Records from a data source

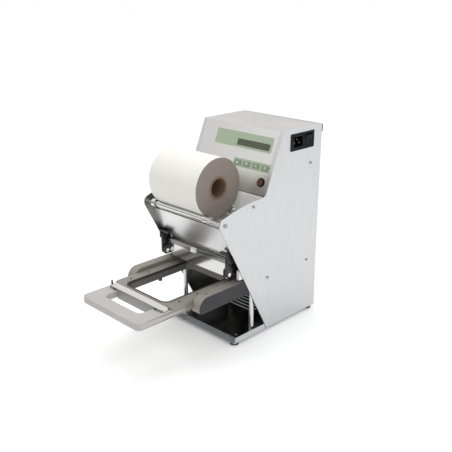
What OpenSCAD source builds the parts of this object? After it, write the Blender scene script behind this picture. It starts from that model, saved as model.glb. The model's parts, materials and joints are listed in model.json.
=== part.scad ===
/* [Casing] */
// Width over the two side plates
casing_w = 220; // [200:1:240]
// Height of the side plates
casing_h = 405; // [400:1:420]
// Thickness of the stainless side plates
plate_t = 2.5; // [2:0.1:3]
// Inward flange of the side plates
flange_w = 7.6; // [6:0.1:10]
// Depth from the side plates' reference line to their back edge
plate_back = 166; // [160:1:180]
// Lean of the control panel from the vertical, in degrees
panel_lean = 22.9; // [20:0.1:26]
// Length of the control panel down its slope
panel_len = 127; // [120:0.5:130]
// Slope of the side plates' lower front edge from the vertical, in degrees
front_rake = 28.3; // [26:0.1:30]
// Radius of the side plates' nose
nose_r = 14; // [12:0.5:16]
// Height of the rubber feet
foot_h = 6; // [4:0.5:10]
// Height of the base pan's rim
pan_h = 12; // [10:0.5:14]
// Reach of the base pan in front of the side plates
pan_front = 88; // [80:1:95]

/* [Film] */
// Radius of the full film roll
roll_r = 58.5; // [40:0.5:58.5]
// Sideways offset of the film roll from the middle
roll_x = -12.5; // [-12.5:0.5:-12.5]
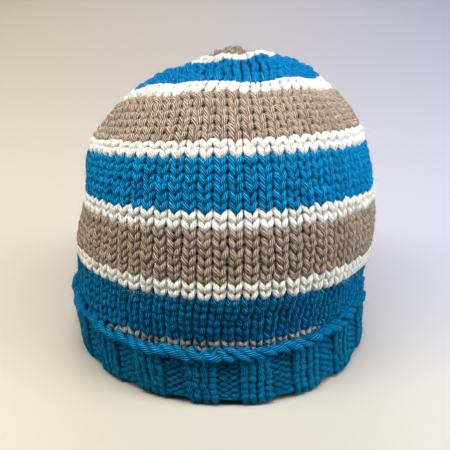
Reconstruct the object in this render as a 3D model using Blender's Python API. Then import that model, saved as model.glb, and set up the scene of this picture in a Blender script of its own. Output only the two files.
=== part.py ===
"""Striped hand-knitted beanie, standing on the fold of its turned-up ribbed cuff.

The hat is knitted in rounds from the ribbed edge up to the gathered tip. Every
change of yarn starts a new band, and each band is a solid ring of its own. The
ribbing is folded up once, so the cuff has an outer and an inner leaf joined at
the fold. +Z is up, the front faces -Y and +X is the right-hand side seen from
the front. All lengths are in metres.
"""

import math

import bmesh
import bpy
import numpy as np

# Driving sizes
BODY_RADIUS = 0.064      # half the width of the knitted body at its fullest
BODY_HEIGHT = 0.106      # rise from the first round of the body to the gathered tip
BODY_START = 0.0189      # height of that first round above the fold
CUFF_HEIGHT = 0.0265     # height of the turned-up ribbing, fold to cast-on edge
KNIT_WALL = 0.0030       # thickness of the plain knitted wall
RIB_WALL = 0.0036        # thickness of one leaf of the ribbing
RIB_DEPTH = 0.0017       # how far the purl furrows lie behind the knit ribs
EDGE_BEAD = 0.0008       # how far the cast-on edge stands proud of the ribs
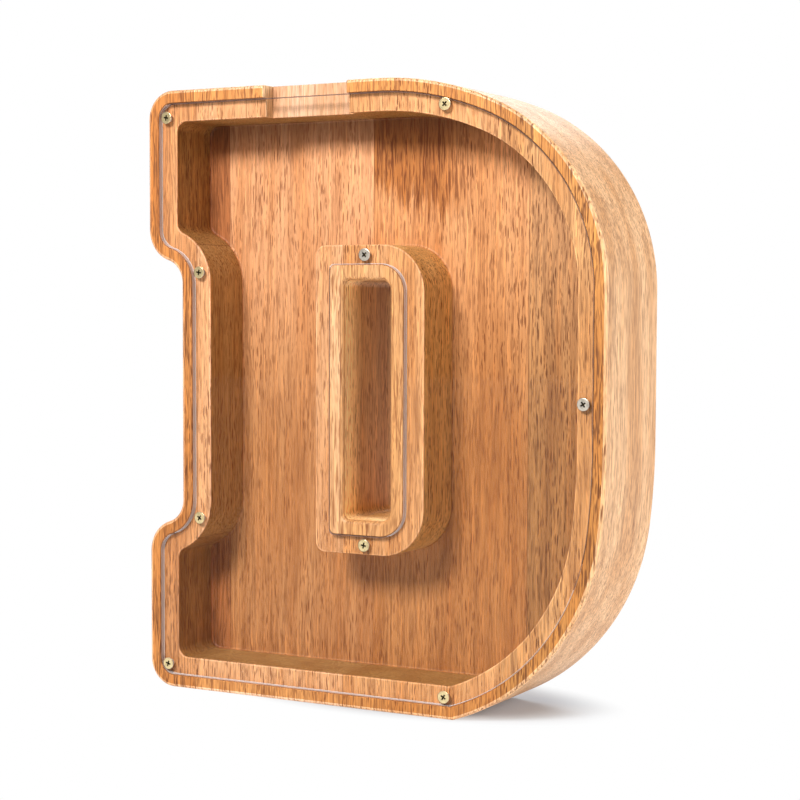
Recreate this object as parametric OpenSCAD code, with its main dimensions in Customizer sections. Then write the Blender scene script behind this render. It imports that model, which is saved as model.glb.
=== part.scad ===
// Letter-shaped wooden money box: a block glued up from upright staves, pocketed from
// the front, with a clear panel let into a rebate and held by nine countersunk screws.
// Front faces -Y, +Z is up; the origin is the middle of the footprint, on the table.

/* [Letter] */
// Height of the letter
letter_h = 215; // [200:1:236]
// Width of the letter, serif to bowl
letter_w = 178; // [177:1:186]
// Thickness of the block, front to back
block_d = 45; // [36:0.5:60]
// How far the serifs stand out to the left of the stem
serif_out = 14.2; // [12:0.1:17]
// Radius of the serifs' outer corners
corner_r = 10; // [5:0.5:14]
// Radius of the outward curve where a serif turns into the stem
serif_r = 11.5; // [8:0.5:14]
// Radius of the inward curve beside the stem
stem_r = 8.5; // [6:0.5:12]
// Height of each serif, from its end to the start of its curve
serif_h = 49.4; // [44:0.2:54]

/* [Bowl] */
// Radius of the shallow arc that leaves the top edge
crown_r = 110; // [90:5:140]
// Radius of the upper shoulder
shoulder_r = 68.2; // [64:0.2:71]
// Height of the upper shoulder's centre below the top
shoulder_drop = 71.4; // [68.4:0.2:76]
// Radius of the long, nearly straight side
side_r = 250; // [180:10:400]
// Radius of the lower hip
hip_r = 77.3; // [72:0.1:78.4]
// Height of the lower hip's centre above the base
hip_rise = 73.5; // [70:0.5:76]
// Distance of the hip's centre from the left edge
hip_x = 99.5; // [98:0.1:100]

/* [Pocket] */
// Width of the raised lip round the panel
lip_w = 4.4; // [3:0.1:6]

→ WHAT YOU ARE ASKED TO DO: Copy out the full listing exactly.

→ WRITTEN RESPONSE:
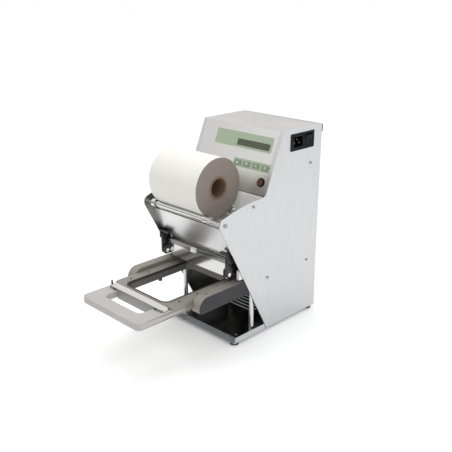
What OpenSCAD source builds the parts of this object? After it, write the Blender scene script behind this picture. It starts from that model, saved as model.glb. The model's parts, materials and joints are listed in model.json.
=== part.scad ===
/* [Casing] */
// Width over the two side plates
casing_w = 220; // [200:1:240]
// Height of the side plates
casing_h = 405; // [400:1:420]
// Thickness of the stainless side plates
plate_t = 2.5; // [2:0.1:3]
// Inward flange of the side plates
flange_w = 7.6; // [6:0.1:10]
// Depth from the side plates' reference line to their back edge
plate_back = 166; // [160:1:180]
// Lean of the control panel from the vertical, in degrees
panel_lean = 22.9; // [20:0.1:26]
// Length of the control panel down its slope
panel_len = 127; // [120:0.5:130]
// Slope of the side plates' lower front edge from the vertical, in degrees
front_rake = 28.3; // [26:0.1:30]
// Radius of the side plates' nose
nose_r = 14; // [12:0.5:16]
// Height of the rubber feet
foot_h = 6; // [4:0.5:10]
// Height of the base pan's rim
pan_h = 12; // [10:0.5:14]
// Reach of the base pan in front of the side plates
pan_front = 88; // [80:1:95]

/* [Film] */
// Radius of the full film roll
roll_r = 58.5; // [40:0.5:58.5]
// Sideways offset of the film roll from the middle
roll_x = -12.5; // [-12.5:0.5:-12.5]
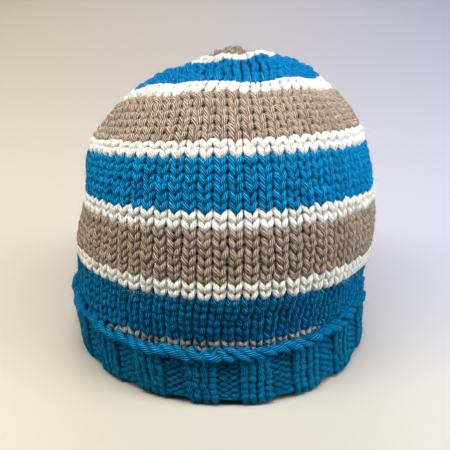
Reconstruct the object in this render as a 3D model using Blender's Python API. Then import that model, saved as model.glb, and set up the scene of this picture in a Blender script of its own. Output only the two files.
=== part.py ===
"""Striped hand-knitted beanie, standing on the fold of its turned-up ribbed cuff.

The hat is knitted in rounds from the ribbed edge up to the gathered tip. Every
change of yarn starts a new band, and each band is a solid ring of its own. The
ribbing is folded up once, so the cuff has an outer and an inner leaf joined at
the fold. +Z is up, the front faces -Y and +X is the right-hand side seen from
the front. All lengths are in metres.
"""

import math

import bmesh
import bpy
import numpy as np

# Driving sizes
BODY_RADIUS = 0.064      # half the width of the knitted body at its fullest
BODY_HEIGHT = 0.106      # rise from the first round of the body to the gathered tip
BODY_START = 0.0189      # height of that first round above the fold
CUFF_HEIGHT = 0.0265     # height of the turned-up ribbing, fold to cast-on edge
KNIT_WALL = 0.0030       # thickness of the plain knitted wall
RIB_WALL = 0.0036        # thickness of one leaf of the ribbing
RIB_DEPTH = 0.0017       # how far the purl furrows lie behind the knit ribs
EDGE_BEAD = 0.0008       # how far the cast-on edge stands proud of the ribs
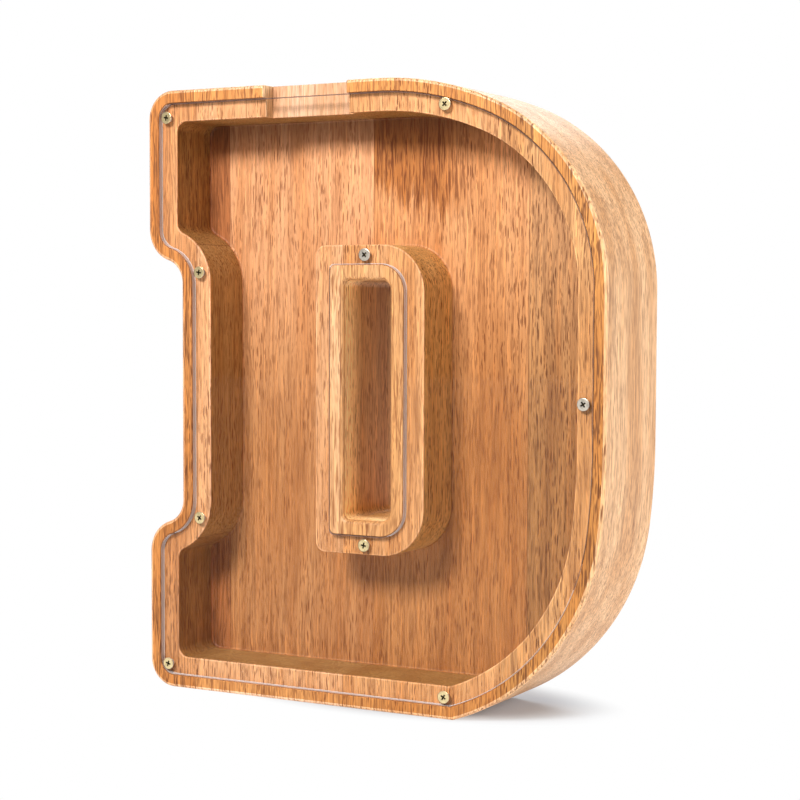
Recreate this object as parametric OpenSCAD code, with its main dimensions in Customizer sections. Then write the Blender scene script behind this render. It imports that model, which is saved as model.glb.
=== part.scad ===
// Letter-shaped wooden money box: a block glued up from upright staves, pocketed from
// the front, with a clear panel let into a rebate and held by nine countersunk screws.
// Front faces -Y, +Z is up; the origin is the middle of the footprint, on the table.

/* [Letter] */
// Height of the letter
letter_h = 215; // [200:1:236]
// Width of the letter, serif to bowl
letter_w = 178; // [177:1:186]
// Thickness of the block, front to back
block_d = 45; // [36:0.5:60]
// How far the serifs stand out to the left of the stem
serif_out = 14.2; // [12:0.1:17]
// Radius of the serifs' outer corners
corner_r = 10; // [5:0.5:14]
// Radius of the outward curve where a serif turns into the stem
serif_r = 11.5; // [8:0.5:14]
// Radius of the inward curve beside the stem
stem_r = 8.5; // [6:0.5:12]
// Height of each serif, from its end to the start of its curve
serif_h = 49.4; // [44:0.2:54]

/* [Bowl] */
// Radius of the shallow arc that leaves the top edge
crown_r = 110; // [90:5:140]
// Radius of the upper shoulder
shoulder_r = 68.2; // [64:0.2:71]
// Height of the upper shoulder's centre below the top
shoulder_drop = 71.4; // [68.4:0.2:76]
// Radius of the long, nearly straight side
side_r = 250; // [180:10:400]
// Radius of the lower hip
hip_r = 77.3; // [72:0.1:78.4]
// Height of the lower hip's centre above the base
hip_rise = 73.5; // [70:0.5:76]
// Distance of the hip's centre from the left edge
hip_x = 99.5; // [98:0.1:100]

/* [Pocket] */
// Width of the raised lip round the panel
lip_w = 4.4; // [3:0.1:6]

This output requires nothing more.